Interview portrait d’Ilya Green, auteure et illustratrice jeunesse
Vous ne la connaissez peut-être pas mais vous avez certainement déjà vu ses images. Le trait rond, des visages lumineux au regard expressif, l’intensité des couleurs dans un décor où la nature est abondante et joyeuse. Un monde onirique qui laisse rêveur.euse.s petit.e.s et grand.e.s. Rencontre avec Ilya Green, auteure et illustratrice de littérature jeunesse.
Commençons par ton parcours. Comment es-tu devenue auteure et illustratrice jeunesse ? As-tu toujours voulu l’être ?
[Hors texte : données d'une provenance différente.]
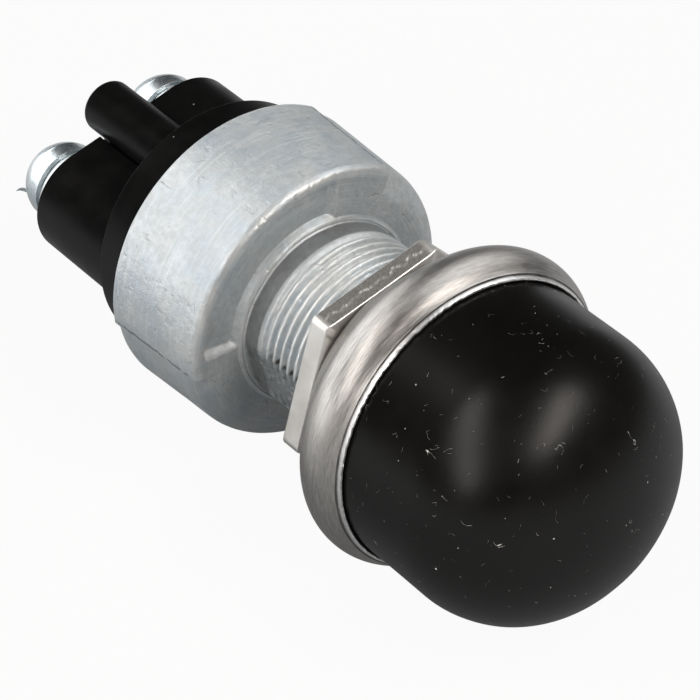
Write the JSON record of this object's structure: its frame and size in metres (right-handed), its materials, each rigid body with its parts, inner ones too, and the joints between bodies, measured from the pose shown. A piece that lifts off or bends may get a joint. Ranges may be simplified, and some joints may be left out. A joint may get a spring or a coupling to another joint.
{
  "type": "panel push button switch",
  "caption": "Sealed panel push button: black rubber dome in a metal ring and hexagon nut, threaded neck, round cast body, screw terminals at the rear.",
  "frame": {"origin": "on the axis, in the plane of the housing's front shoulder, where the panel sits", "axes": "+Z along the axis towards the rubber dome, +X through the two terminal screws"},
  "size_m": [0.0312, 0.0312, 0.0768],
  "materials": {
    "zinc_casting": "bare zinc die casting, mottled satin with a fine grain",
    "phenolic": "black moulded phenolic, satin",
    "seal_rubber": "black sealing rubber",
    "contact_brass": "bare turned brass",
    "spring_wire": "drawn spring wire",
    "plunger_plastic": "natural nylon",
    "button_plastic": "black moulded plastic",
    "plated_steel": "bright zinc plate",
    "fibre": "red-brown vulcanised fibre",
    "nickel_shell": "nickel plated, fine lines round the band",
    "boot_rubber": "satin black rubber",
    "nickel_nut": "warm nickel plate, one sheared flat",
    "screw_zinc": "bluish zinc plate"
  },
  "bodies": {
    "housing": {"housing": "zinc_casting", "terminal_base": "phenolic", "base_gasket": "seal_rubber", "fixed_contact_left": "contact_brass", "fixed_contact_right": "contact_brass", "return_spring": "spring_wire"},
    "plunger": {"plunger_stem": "plunger_plastic", "push_button": "button_plastic", "spring_seat": "plated_steel", "retaining_screw": "plated_steel", "contact_spring": "spring_wire"},
    "bridge": {"contact_bridge": "contact_brass", "upper_insulator": "fibre", "lower_insulator": "fibre"},
    "boot_unit": {"boot_ring": "nickel_shell", "rubber_boot": "boot_rubber", "clamp_ring": "plated_steel"},
    "nut": {"hex_nut": "nickel_nut"},
    "clamp_left": {"clamp_washer_left": "plated_steel", "lock_washer_left": "plated_steel"},
    "screw_left": {"terminal_screw_left": "screw_zinc"},
    "clamp_right": {"clamp_washer_right": "plated_steel", "lock_washer_right": "plated_steel"},
    "screw_right": {"terminal_screw_right": "screw_zinc"}
  },
  "joints": [
    {"name": "plunger_slide", "type": "slide", "parent": "housing", "child": "plunger", "axis": [0, 0, -1], "range_m": [0, 0.0035], "stiffness_N_per_m": 1500, "springref_m": -0.004, "deforming": ["return_spring", "contact_spring", "rubber_boot"]},
    {"name": "contact_slide", "type": "slide", "parent": "housing", "child": "bridge", "axis": [0, 0, -1], "range_m": [0, 0.0021]},
    {"name": "boot_unit_slide", "type": "slide", "parent": "housing", "child": "boot_unit", "axis": [0, 0, 1], "range_m": [-0.0035, 0.0035]},
    {"name": "nut_turn", "type": "hinge", "parent": "boot_unit", "child": "nut", "pos_m": [0, 0, 0], "axis": [0, 0, 1], "range_deg": [-1261, 1261]},
    {"name": "clamp_slide_left", "type": "slide", "parent": "housing", "child": "clamp_left", "axis": [0, 0, -1], "range_m": [0, 0.0021]},
    {"name": "screw_turn_left", "type": "hinge", "parent": "clamp_left", "child": "screw_left", "pos_m": [-0.0061, 0, 0], "axis": [0, 0, -1], "range_deg": [0, 1081]},
    {"name": "clamp_slide_right", "type": "slide", "parent": "housing", "child": "clamp_right", "axis": [0, 0, -1], "range_m": [0, 0.0021]},
    {"name": "screw_turn_right", "type": "hinge", "parent": "clamp_right", "child": "screw_right", "pos_m": [0.0061, 0, 0], "axis": [0, 0, -1], "range_deg": [0, 1081]}
  ],
  "couplings": [
    {"joint": "contact_slide", "follows": "plunger_slide", "ratio": 0.6},
    {"joint": "nut_turn", "follows": "boot_unit_slide", "rad_per_m": 6283.2},
    {"joint": "screw_turn_left", "follows": "clamp_slide_left", "rad_per_m": 8976},
    {"joint": "screw_turn_right", "follows": "clamp_slide_right", "rad_per_m": 8976}
  ]
}
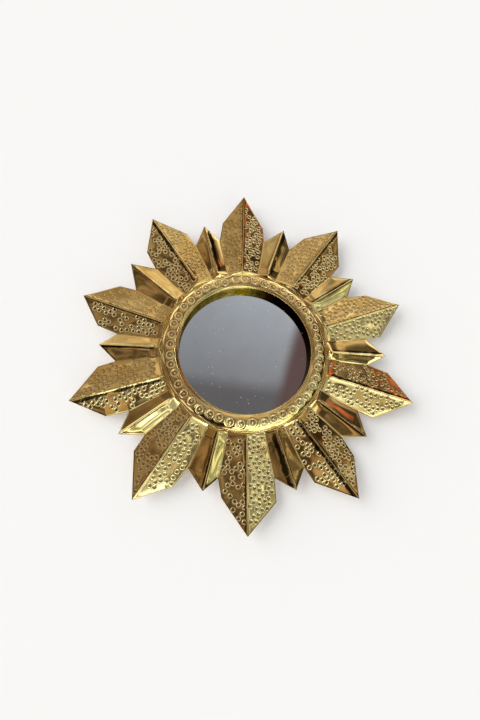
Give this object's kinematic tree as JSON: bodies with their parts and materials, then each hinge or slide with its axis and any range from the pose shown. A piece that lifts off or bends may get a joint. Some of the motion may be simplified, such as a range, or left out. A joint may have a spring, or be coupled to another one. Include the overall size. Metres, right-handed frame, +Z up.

Je voulais faire beaucoup de choses… Quand j’étais jeune, je rêvais d’être danseuse, ethnologue ou cinéaste.
Je me suis d’abord orientée vers des études de lettres modernes, dans l’ambitieuse optique de passer le concours de l’école de cinéma La Fémis. Puis, n’étant pas très adaptée aux études universitaires, j’ai bifurqué vers les Beaux Arts à Aix en Provence et ensuite à Marseille, après en avoir discuté avec un copain qui y était entré. À l’époque, on n’avait pas internet, les choix d’orientation se faisaient au gré du bouche à oreille. La formation aux Beaux Arts était très orientée art contemporain, et j’ai passé un diplôme avec des projets d’écriture, vidéo et gravure. Globalement, à Marseille, à cette période, la formation technique était assez faible, on se débrouillait pas mal entre étudiant.e.s. On élaborait des projets assez conceptuels, expérimentaux dans leurs formes, très éloignés des projets narratifs que j’ai menés plus tard pour l’édition jeunesse.
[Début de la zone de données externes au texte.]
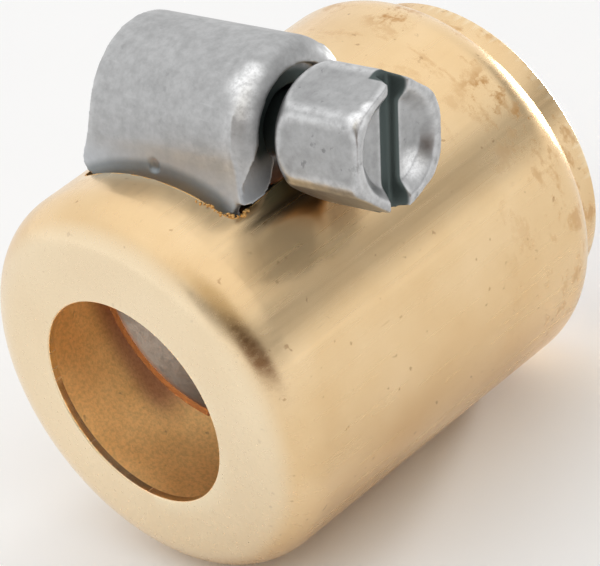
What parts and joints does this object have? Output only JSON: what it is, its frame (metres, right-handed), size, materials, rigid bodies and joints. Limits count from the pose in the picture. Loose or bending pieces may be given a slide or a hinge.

Dans l’atelier d’Ilya Green
Quels cinéastes t’inspiraient ?
Pasolini, Cassavetes, Tarkovski ou encore le cinéma de Dreyer ou d’Eisenstein m’ont beaucoup impressionnée à cette époque. « Sombre » de Grandrieux est un des films qui m’a le plus marquée dans ces années là, aussi…
Les « tentatives » de films que je réalisais aux Beaux Arts étaient un peu comme des rêves, assez oniriques. Tout ça restait assez fragile… J’aurais bien voulu me tourner vers le cinéma documentaire mais j’ai toujours été assez mal à l’aise avec le fait d’utiliser les gens dans mes projets, sans doute par manque de confiance en moi et aussi pour des questions d’éthique, ce dont je me suis rendue compte beaucoup plus tard…
Ce qui ne m’empêche pas d’apprécier énormément le cinéma documentaire d’auteur.e !
Les cinéastes que tu cites proposent une œuvre assez sombre qui contraste beaucoup avec ton travail aujourd’hui d’illustratrice…
Au départ, mon travail d’artiste et d’illustratrice était plutôt sombre.
Plus jeune, mon style était très différent, plus nerveux, j’étais très imprégnée de la peinture symboliste, des dessins d’Egon Schiele, de littérature romantique, j’avais une passion pour les histoires de vampires depuis l’adolescence, j’aimais les histoires de fantômes, bref, tout ce qui m’avait terrorisée quand j’étais gamine…
Et puis, sur le conseil des éditeur.trice.s, et au fil des projets qu’on me proposait, j’ai adapté mes dessins, pour me rapprocher d’un univers plus doux pour les enfants et renoué en quelque sorte avec la petite fille que j’étais. Petite, j’aurais probablement aimé les images que je fais aujourd’hui… mais je ne perds pas l’envie de travailler sur des projets plus inquiétants !
Dans l’atelier d’Ilya Green
As-tu toujours eu le goût de l’écriture et du dessin ?
J’ai toujours dessiné. Petite, j’avais toujours un crayon à la main. L’envie de faire du cinéma, c’était probablement le désir de raconter des histoires…
Mon enfance est restée très vive dans ma mémoire. J’ai perdu ma mère quand j’avais 10 ans et d’une certaine façon, je pense que j’ai sanctuarisé mon enfance pour tenter de ne rien oublier et la garder « vivante ».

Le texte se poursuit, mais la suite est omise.